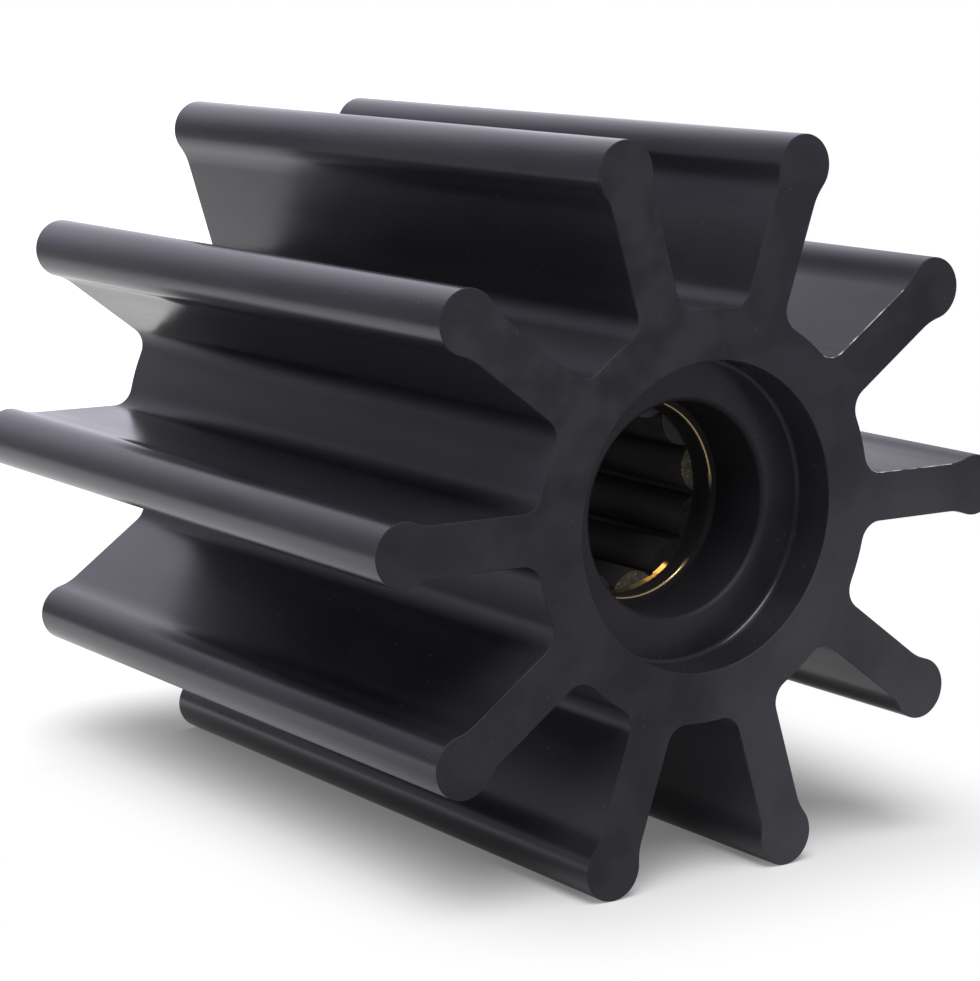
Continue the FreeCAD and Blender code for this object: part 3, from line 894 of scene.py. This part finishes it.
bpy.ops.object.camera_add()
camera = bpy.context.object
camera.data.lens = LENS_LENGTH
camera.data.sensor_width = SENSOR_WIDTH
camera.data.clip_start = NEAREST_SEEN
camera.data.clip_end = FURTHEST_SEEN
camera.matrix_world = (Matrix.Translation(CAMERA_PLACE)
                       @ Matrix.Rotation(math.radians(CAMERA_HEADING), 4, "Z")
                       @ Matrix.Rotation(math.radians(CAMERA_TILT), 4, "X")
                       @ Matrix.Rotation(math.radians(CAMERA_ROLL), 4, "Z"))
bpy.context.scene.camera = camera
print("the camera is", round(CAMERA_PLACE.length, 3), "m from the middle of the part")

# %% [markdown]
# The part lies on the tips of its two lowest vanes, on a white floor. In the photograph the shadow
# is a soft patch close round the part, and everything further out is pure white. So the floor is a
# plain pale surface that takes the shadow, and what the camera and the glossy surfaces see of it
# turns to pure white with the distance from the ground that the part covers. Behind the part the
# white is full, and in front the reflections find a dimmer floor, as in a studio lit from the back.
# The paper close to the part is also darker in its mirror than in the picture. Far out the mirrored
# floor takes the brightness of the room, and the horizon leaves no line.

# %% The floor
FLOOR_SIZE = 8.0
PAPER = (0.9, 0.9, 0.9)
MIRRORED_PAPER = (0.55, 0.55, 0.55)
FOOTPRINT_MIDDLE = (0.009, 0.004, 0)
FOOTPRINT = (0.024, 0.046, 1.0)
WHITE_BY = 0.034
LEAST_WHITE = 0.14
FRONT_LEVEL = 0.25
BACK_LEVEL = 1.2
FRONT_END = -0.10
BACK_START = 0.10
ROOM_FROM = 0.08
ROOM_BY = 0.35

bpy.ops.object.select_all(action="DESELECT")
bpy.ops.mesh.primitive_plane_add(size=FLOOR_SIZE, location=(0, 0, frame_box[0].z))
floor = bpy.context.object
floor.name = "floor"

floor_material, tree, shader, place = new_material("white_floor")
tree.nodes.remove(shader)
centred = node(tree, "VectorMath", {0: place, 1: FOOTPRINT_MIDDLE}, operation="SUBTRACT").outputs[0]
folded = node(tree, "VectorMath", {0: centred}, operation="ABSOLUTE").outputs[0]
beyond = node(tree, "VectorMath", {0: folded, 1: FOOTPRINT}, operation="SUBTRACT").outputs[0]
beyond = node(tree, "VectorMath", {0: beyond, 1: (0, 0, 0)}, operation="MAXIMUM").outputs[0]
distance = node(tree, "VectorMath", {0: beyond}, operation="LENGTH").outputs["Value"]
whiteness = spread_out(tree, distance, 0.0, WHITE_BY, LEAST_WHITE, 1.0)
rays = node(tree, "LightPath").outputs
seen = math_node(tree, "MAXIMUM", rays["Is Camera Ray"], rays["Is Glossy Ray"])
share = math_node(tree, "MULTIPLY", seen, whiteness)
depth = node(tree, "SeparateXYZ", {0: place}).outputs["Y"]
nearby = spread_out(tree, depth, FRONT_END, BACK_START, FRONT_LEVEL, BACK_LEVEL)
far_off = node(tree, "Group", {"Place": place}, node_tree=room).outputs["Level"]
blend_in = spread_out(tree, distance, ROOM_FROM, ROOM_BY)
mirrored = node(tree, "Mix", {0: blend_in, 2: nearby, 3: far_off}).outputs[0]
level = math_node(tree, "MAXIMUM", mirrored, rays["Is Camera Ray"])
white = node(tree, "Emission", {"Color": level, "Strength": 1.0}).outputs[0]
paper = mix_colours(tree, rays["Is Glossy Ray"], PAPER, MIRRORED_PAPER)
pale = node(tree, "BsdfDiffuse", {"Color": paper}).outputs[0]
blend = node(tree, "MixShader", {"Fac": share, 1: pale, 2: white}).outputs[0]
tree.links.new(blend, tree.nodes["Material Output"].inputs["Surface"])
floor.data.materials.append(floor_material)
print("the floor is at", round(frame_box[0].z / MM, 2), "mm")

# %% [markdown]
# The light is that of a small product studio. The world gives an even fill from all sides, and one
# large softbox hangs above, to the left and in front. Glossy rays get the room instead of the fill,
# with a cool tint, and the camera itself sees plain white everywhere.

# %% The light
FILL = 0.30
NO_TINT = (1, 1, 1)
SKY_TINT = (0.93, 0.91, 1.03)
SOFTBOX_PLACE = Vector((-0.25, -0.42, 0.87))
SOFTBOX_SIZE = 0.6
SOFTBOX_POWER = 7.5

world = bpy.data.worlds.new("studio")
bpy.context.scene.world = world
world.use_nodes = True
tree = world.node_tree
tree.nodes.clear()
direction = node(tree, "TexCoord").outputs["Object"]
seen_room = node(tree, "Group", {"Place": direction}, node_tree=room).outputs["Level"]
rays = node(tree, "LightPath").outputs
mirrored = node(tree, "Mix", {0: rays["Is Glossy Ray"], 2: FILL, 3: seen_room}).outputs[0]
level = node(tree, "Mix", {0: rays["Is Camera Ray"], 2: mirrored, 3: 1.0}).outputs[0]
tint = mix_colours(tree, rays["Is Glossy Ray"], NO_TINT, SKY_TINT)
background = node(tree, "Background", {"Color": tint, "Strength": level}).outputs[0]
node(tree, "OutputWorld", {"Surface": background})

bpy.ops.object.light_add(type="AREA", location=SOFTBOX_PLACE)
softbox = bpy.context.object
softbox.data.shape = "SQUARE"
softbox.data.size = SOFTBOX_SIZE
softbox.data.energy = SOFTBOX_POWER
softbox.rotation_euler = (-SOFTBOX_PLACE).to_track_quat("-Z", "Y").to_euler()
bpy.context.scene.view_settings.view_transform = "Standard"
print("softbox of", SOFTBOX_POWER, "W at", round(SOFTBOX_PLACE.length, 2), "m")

• • • • •

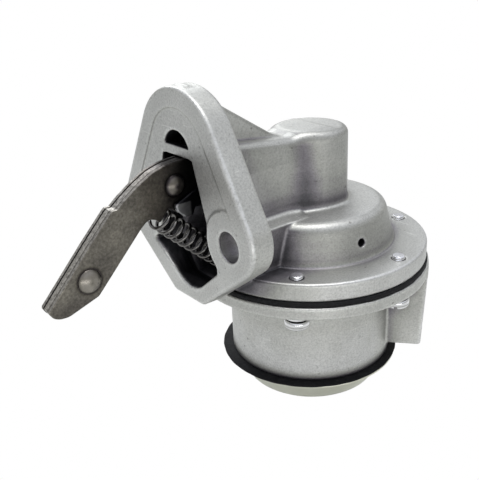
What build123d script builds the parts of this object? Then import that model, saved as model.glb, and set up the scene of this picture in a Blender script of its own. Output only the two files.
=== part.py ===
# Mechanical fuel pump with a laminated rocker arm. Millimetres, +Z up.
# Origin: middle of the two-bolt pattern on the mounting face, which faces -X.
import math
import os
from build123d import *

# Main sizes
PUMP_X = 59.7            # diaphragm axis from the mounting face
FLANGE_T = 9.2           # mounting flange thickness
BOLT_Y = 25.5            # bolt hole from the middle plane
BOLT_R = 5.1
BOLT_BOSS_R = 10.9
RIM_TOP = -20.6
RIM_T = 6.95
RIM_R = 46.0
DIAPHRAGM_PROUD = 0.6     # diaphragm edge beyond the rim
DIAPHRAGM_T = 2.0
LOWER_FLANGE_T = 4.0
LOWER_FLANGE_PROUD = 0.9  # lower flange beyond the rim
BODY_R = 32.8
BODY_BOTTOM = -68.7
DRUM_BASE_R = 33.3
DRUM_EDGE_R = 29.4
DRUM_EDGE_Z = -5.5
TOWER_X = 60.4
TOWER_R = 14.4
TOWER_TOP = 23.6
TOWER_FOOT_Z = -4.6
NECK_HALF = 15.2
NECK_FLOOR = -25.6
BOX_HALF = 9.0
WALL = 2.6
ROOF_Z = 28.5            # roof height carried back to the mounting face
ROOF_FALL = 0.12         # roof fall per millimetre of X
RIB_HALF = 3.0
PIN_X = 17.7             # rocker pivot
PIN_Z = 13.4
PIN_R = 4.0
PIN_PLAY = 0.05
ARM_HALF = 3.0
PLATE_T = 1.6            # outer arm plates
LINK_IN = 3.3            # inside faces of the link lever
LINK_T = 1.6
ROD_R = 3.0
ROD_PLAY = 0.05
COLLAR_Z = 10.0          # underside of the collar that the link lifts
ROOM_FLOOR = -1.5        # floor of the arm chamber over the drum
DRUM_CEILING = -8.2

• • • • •

The problem: Scan the data above; copy every line where "that" appears.

Answer below:
# plain pale surface that takes the shadow, and what the camera and the glossy surfaces see of it
# turns to pure white with the distance from the ground that the part covers. Behind the part the
# The light is that of a small product studio. The world gives an even fill from all sides, and one
What build123d script builds the parts of this object? Then import that model, saved as model.glb, and set up the scene of this picture in a Blender script of its own. Output only the two files.
COLLAR_Z = 10.0          # underside of the collar that the link lifts